A programação inicial da Record era diversificada, com destaque para o telejornal “Record em Notícias”, o programa infantil “Capitão 7” (estrelado por Ayres Campos), e os shows de auditório que trouxeram para a tela da TV grandes nomes do rádio, como Blota Jr. e Hebe Camargo. 

Mas é preciso lembrar que empreender em TV no início dos anos 50 não era fácil. A concorrência era forte, e o novo meio de comunicação ainda engatinhava.
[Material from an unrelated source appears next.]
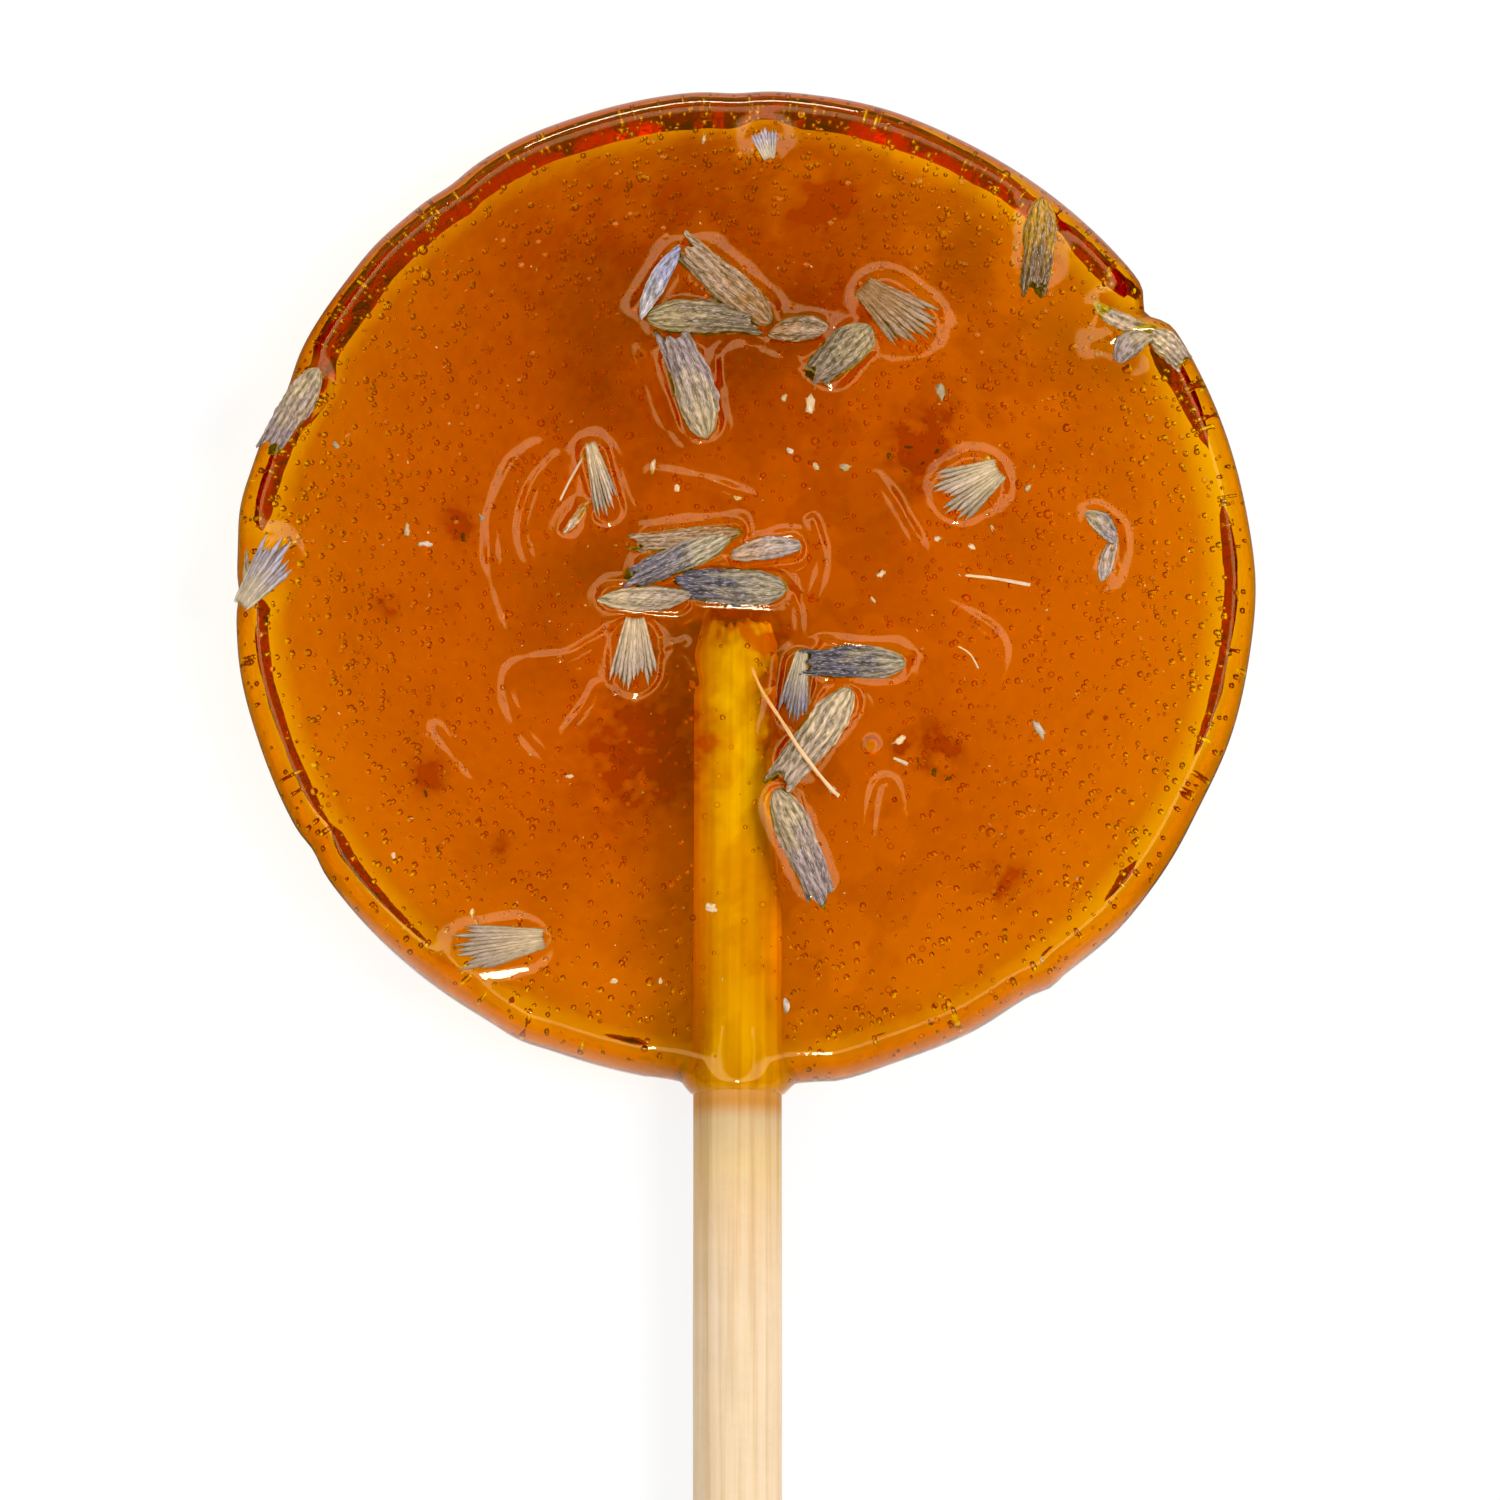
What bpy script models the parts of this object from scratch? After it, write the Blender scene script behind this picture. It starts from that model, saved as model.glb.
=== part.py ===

A música se torna o diferencial da Record

Jair Rodrigues defende a música "Disparada" no Teatro Record, em 1966.
Jair Rodrigues defende a música “Disparada” no Teatro Record, em 1966.

Se os primeiros anos na década de 1950 foram de muito aprendizado, seja técnica, artística ou comercialmente, a Record encontrou uma fórmula que a levou ao sucesso na década seguinte, ao unir a vocação musical herdada do rádio com a força que as imagens da TV transmitiam. Nascia a “era dos Festivais de Música Popular Brasileira”. 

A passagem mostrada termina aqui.